Prompt: Extract from the listing each line in which the word "caption" appears.

━━━━━━━━

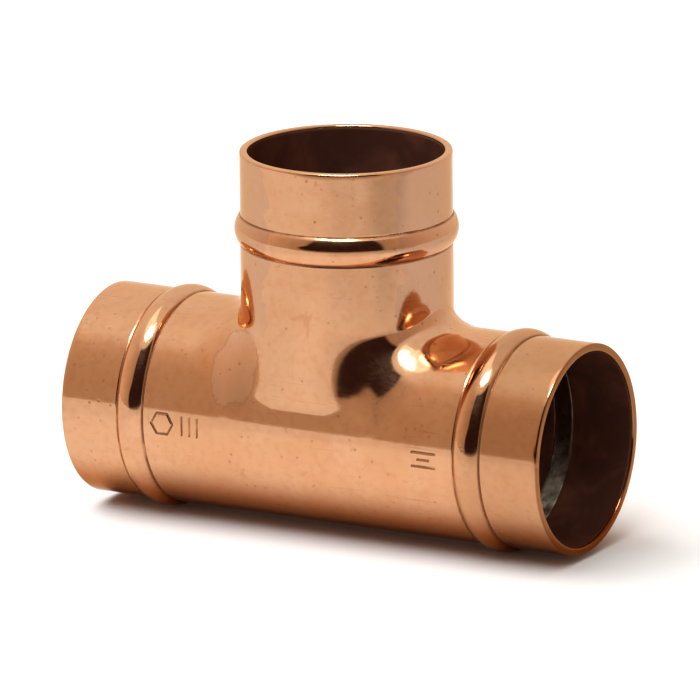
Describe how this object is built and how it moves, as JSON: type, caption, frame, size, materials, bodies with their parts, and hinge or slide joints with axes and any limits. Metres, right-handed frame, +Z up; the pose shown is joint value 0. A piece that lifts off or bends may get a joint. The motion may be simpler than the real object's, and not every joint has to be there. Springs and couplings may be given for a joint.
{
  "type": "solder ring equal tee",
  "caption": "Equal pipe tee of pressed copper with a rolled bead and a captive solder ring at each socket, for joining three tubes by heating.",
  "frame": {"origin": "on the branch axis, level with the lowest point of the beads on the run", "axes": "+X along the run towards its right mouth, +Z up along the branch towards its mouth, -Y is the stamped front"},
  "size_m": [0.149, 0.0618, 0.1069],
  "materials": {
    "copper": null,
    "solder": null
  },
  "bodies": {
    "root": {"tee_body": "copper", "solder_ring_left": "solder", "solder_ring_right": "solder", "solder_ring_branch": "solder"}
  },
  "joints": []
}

━━━━━━━━

Problem solution:
Describe how this object is built and how it moves, as JSON: type, caption, frame, size, materials, bodies with their parts, and hinge or slide joints with axes and any limits. Metres, right-handed frame, +Z up; the pose shown is joint value 0. A piece that lifts off or bends may get a joint. The motion may be simpler than the real object's, and not every joint has to be there. Springs and couplings may be given for a joint.
  "caption": "Equal pipe tee of pressed copper with a rolled bead and a captive solder ring at each socket, for joining three tubes by heating.",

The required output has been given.